## [Aim]
In the listing below, locate the line that contains "t in link_tops])" and the line that contains "if empty is". Restate word for word those two lines and every line between them, and nothing else.
* START Raw data *
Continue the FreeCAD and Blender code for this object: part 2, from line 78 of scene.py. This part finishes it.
* END Raw data *
* START Raw data *
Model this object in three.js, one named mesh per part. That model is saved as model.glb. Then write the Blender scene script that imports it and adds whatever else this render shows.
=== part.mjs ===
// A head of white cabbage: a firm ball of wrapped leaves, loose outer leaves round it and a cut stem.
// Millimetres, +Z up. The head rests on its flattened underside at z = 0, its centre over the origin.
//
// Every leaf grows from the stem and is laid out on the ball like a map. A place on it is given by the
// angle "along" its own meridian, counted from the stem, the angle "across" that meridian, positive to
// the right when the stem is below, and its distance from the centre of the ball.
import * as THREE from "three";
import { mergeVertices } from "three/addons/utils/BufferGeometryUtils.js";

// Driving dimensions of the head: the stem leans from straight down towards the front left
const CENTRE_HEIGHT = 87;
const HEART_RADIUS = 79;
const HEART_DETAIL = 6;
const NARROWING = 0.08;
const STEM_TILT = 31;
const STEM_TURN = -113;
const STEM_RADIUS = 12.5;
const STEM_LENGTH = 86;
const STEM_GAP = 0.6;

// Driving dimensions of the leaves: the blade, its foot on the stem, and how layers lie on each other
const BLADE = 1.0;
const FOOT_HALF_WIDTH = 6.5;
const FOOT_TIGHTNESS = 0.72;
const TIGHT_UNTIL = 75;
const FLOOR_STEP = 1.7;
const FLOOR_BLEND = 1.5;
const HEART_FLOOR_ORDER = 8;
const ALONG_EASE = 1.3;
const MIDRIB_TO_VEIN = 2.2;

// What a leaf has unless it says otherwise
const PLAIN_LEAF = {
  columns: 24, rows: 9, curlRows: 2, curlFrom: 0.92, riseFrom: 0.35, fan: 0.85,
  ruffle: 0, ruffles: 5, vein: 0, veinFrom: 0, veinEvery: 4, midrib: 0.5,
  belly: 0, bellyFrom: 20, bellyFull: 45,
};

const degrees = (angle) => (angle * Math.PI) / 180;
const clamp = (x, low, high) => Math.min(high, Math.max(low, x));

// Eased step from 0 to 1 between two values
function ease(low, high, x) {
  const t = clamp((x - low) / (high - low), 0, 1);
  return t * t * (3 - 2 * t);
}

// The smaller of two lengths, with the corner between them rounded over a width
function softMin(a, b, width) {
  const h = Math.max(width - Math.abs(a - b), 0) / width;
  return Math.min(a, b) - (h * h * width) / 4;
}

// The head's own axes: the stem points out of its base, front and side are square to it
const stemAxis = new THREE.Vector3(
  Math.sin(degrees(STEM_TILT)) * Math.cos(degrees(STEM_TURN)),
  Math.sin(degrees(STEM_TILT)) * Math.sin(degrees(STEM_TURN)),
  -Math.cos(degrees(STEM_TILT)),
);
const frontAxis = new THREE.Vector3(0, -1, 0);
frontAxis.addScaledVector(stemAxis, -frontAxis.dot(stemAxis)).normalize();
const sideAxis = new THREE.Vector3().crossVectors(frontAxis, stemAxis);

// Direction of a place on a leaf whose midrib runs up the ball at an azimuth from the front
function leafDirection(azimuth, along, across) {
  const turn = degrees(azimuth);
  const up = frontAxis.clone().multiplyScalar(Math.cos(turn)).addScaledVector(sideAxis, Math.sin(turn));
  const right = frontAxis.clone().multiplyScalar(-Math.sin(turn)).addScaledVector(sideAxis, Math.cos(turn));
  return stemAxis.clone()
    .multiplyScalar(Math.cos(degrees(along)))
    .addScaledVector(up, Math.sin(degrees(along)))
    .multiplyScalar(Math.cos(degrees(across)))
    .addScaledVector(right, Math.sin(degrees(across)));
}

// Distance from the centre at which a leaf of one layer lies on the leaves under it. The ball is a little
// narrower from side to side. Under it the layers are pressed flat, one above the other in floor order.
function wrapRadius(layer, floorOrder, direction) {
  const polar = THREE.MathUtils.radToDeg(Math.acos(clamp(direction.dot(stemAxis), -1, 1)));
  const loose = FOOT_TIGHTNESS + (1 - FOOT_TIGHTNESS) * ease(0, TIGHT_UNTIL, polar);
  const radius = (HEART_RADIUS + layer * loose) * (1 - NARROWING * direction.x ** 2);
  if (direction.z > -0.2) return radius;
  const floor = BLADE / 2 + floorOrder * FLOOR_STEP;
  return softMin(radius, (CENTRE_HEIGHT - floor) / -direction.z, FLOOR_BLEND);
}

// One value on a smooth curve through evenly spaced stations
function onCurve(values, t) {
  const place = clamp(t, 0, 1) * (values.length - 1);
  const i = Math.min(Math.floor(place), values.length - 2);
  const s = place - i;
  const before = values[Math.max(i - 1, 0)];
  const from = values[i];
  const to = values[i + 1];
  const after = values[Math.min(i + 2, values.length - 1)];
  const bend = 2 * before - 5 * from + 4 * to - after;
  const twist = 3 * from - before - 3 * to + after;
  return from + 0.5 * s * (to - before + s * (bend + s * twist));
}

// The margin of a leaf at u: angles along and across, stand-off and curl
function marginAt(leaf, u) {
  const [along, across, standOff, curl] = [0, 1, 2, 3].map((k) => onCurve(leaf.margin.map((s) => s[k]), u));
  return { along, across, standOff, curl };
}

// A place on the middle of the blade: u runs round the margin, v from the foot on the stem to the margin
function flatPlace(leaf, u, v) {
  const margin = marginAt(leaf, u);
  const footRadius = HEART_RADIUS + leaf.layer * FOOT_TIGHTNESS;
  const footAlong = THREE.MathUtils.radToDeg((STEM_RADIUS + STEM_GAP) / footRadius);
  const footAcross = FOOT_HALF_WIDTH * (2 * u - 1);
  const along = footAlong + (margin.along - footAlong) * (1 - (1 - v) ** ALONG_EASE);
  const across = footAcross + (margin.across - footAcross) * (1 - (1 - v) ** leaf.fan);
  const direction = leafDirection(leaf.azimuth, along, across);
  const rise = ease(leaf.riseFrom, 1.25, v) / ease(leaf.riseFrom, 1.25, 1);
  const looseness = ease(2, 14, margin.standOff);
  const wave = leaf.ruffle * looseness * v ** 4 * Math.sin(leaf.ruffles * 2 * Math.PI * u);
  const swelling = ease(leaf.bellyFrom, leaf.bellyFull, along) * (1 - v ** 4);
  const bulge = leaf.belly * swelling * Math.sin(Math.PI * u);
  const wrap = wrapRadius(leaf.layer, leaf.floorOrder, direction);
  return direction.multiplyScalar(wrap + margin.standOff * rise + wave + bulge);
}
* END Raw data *
* START Raw data *
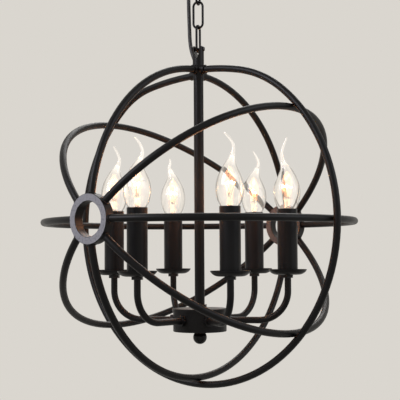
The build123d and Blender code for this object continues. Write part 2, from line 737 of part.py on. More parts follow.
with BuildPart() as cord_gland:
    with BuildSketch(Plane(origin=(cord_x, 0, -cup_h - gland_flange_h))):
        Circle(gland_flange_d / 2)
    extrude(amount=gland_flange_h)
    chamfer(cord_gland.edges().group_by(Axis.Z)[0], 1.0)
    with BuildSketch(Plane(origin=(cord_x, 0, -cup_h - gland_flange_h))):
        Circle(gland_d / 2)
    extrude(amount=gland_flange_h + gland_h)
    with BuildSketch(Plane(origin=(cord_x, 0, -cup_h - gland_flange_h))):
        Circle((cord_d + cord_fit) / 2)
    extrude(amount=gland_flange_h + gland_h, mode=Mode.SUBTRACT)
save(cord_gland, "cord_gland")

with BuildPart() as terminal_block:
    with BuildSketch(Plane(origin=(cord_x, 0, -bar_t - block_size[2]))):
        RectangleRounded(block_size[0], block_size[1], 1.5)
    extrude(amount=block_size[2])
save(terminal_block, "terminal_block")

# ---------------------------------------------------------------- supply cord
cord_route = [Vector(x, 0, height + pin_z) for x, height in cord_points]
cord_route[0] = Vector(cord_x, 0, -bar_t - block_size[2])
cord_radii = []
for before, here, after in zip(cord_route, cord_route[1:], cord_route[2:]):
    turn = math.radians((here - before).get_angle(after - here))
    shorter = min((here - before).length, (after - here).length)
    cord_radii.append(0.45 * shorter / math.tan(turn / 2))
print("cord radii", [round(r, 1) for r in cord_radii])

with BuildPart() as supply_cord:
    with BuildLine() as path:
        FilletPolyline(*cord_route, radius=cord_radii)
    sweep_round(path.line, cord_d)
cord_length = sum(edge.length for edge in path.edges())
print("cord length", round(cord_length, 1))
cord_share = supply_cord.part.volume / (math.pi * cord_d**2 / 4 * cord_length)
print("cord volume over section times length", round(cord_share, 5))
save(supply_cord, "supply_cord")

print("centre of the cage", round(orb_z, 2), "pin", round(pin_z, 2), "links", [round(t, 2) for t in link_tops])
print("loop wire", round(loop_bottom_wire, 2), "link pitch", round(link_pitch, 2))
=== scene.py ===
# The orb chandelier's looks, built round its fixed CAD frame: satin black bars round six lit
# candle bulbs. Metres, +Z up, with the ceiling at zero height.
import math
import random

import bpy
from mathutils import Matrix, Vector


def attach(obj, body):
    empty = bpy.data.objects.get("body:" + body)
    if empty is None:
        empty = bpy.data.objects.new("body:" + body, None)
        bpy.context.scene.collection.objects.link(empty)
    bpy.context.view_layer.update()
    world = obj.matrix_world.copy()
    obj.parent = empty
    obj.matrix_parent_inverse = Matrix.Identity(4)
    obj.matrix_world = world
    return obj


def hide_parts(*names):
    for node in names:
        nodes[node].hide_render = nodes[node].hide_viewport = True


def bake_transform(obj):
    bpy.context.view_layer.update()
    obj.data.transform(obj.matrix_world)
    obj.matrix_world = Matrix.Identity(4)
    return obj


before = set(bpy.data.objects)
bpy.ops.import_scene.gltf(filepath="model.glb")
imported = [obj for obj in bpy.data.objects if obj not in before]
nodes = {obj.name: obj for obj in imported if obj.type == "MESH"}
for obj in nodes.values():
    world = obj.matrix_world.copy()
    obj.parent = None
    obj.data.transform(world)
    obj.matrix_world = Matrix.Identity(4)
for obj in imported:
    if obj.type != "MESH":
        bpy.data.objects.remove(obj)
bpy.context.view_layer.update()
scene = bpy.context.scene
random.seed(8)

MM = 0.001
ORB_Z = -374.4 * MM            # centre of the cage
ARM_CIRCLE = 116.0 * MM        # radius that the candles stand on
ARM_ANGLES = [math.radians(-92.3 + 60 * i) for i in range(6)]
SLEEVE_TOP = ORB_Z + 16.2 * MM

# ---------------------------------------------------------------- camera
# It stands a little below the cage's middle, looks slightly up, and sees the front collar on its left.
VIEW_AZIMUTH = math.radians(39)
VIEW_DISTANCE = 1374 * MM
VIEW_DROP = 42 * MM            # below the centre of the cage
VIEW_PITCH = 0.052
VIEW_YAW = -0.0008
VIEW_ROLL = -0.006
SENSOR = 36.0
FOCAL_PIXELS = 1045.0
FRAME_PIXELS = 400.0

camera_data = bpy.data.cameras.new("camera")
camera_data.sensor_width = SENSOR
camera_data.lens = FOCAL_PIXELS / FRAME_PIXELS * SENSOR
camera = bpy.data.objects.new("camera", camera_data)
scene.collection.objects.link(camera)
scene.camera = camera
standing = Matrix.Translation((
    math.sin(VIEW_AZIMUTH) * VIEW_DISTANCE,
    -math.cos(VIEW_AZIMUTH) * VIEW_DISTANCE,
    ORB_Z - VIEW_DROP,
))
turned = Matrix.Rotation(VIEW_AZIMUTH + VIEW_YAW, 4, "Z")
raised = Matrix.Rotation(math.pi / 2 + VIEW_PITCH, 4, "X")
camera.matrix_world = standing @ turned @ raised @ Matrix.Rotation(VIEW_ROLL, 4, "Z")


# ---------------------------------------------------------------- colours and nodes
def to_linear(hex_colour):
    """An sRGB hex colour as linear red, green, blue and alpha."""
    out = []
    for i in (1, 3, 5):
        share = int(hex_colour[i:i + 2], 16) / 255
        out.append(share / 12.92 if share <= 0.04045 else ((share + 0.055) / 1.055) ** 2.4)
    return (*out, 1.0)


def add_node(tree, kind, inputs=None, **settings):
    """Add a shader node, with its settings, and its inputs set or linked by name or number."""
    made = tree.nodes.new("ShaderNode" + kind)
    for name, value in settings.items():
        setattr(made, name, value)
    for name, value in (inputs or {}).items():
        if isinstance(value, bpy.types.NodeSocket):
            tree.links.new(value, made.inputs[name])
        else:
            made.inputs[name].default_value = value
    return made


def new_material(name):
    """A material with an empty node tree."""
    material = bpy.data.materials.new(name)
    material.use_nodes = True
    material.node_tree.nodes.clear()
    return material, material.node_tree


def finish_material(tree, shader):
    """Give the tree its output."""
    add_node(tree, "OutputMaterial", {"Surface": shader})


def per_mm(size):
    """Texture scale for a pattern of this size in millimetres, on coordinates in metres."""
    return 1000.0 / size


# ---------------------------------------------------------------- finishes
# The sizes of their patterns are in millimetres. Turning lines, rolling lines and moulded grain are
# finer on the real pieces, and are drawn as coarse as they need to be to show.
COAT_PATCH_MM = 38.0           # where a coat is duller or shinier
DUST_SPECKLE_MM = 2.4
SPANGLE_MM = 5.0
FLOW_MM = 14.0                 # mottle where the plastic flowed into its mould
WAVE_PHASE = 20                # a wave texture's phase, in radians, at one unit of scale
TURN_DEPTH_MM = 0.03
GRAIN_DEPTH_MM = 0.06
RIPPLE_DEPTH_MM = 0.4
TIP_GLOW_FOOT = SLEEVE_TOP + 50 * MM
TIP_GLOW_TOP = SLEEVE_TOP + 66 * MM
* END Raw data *
## [Solution]
print("centre of the cage", round(orb_z, 2), "pin", round(pin_z, 2), "links", [round(t, 2) for t in link_tops])
print("loop wire", round(loop_bottom_wire, 2), "link pitch", round(link_pitch, 2))
=== scene.py ===
# The orb chandelier's looks, built round its fixed CAD frame: satin black bars round six lit
# candle bulbs. Metres, +Z up, with the ceiling at zero height.
import math
import random

import bpy
from mathutils import Matrix, Vector


def attach(obj, body):
    empty = bpy.data.objects.get("body:" + body)
    if empty is None:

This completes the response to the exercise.